Série documentaire sur France Culture à 9 h 05

Sigmund Freud après son arrivée à Londres le 6 juin 1938. / AFP

Freiberg, 1856. Londres, 1938. Entre ces deux lieux, ces deux dates : une vie et une œuvre qui n’ont cessé d’être commentées, interprétées, montées au pinacle tout autant que vouées aux ­gémonies avec une virulence qui n’a d’égale que la dévotion de ses idolâtres. Après des décennies de luttes, de diatribes, d’anathèmes et de contre-vérités, en 2014, à la faveur de nouvelles archives, ­Elisabeth Roudinesco offrait, avec Sigmund Freud en son temps et dans le nôtre (Seuil), une remarquable biographie historique.

Une œuvre de référence qui a permis de mieux saisir la complexité de cet homme paradoxal qui fut le fondateur de la psychanalyse. C’est dans les pas de l’historienne que semble s’inscrire Christine Lecerf qui lui consacre une « Grande Traversée » de près de dix heures, aussi éclairante que documentée dans le propos que dense et stimulante dans l’analyse.

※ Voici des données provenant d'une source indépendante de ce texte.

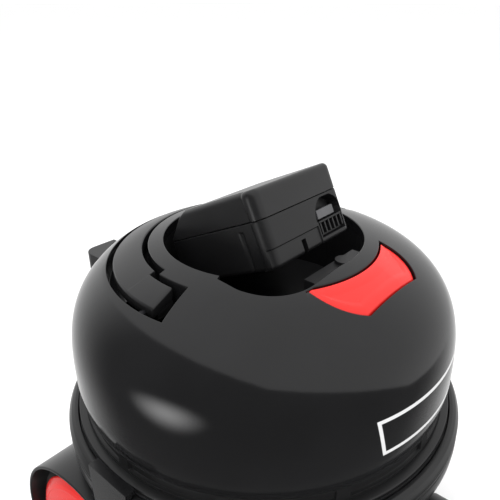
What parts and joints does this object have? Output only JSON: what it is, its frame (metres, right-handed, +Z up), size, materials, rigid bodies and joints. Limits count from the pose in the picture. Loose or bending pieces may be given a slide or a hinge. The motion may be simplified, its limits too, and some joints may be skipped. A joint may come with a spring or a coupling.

A l’instar de l’historienne de la psychanalyse, qui compte parmi la dizaine d’intervenants (Jean Clair, Lionel Naccache, Jacques Le Rider…), Christine Lecerf suit un tracé chronologique, avec ce qu’il faut de mise en perspective et de recontextualisation socioculturelle, notamment sur l’Empire austro-hongrois vers lequel émigrent, comme nombre de familles juives, les Freud. Son récit nous conduit de la maison natale de Freiberg, en Moravie, où « Siggi l’enfant en or », comme le qualifiait sa mère, passa ses premières années, dans la pauvreté et la promiscuité, à sa dernière demeure londonienne, en faisant halte à Vienne, « sa patrie », en parti­culier au 19 Berggasse où il a vécu, reçu ses patients et réuni ses amis, collègues et disciples.

Genèse d’une pensée novatrice

Avant la naissance du mouvement psychanalytique, Christine Lecerf revient successivement sur « l’enfant heureux de Freiberg » qui ­connaît un premier exil à 3 ans, l’élève brillant, pétri de culture classique, et l’étudiant qui mena un double cursus de philosophie et de science avant de s’orienter vers la médecine, plus précisément la neurologie. C’est là, dans le tracé de l’homme, de sa formation ­intellectuelle, de ses lectures, de sa ­culture juive « Mittel­europa », mais aussi de ses tâtonnements, de ses expérimentations, que se dessine la genèse d’une pensée novatrice, révolutionnaire.

Sans céder à la simplification, mais avec clarté toujours, psychanalyste, historiens, écrivain, neurologue, biographe se succèdent pour expliquer et analyser les grands principes. Le tout illustré de lectures de ses textes et surtout de son abondante correspondance, qui donne la mesure de l’épistolier que fut Freud.

Lou Andreas-Salomé et Marie Bonaparte

Battant en brèche, après d’au­tres, l’image d’un savant génial, ­solitaire et incompris, Christine Lecerf insiste tout particulièrement sur l’apport des femmes. « Freud a appris à penser le féminin grâce à ses patientes, notamment celles devenues analystes », souligne l’historienne Lisa Appignanesi. Mieux, elles constituent ici le véritable fil rouge de cette formidable traversée. Avec, en point d’orgue, les portraits de Lou Andreas-Salomé, de Marie Bonaparte son « ambassadrice en France », et le témoignage émouvant de Vera Ligeti qui, à 88 ans, continue de perpétuer à Vienne l’héritage du père de la psychanalyse.

La Grande Traversée : Moi, Sigmund Freud, de Christine Lecerf. Du lundi 30 au vendredi 3 août à 9 h 06 sur France Culture (Fr., 2018, 5 × 105 min).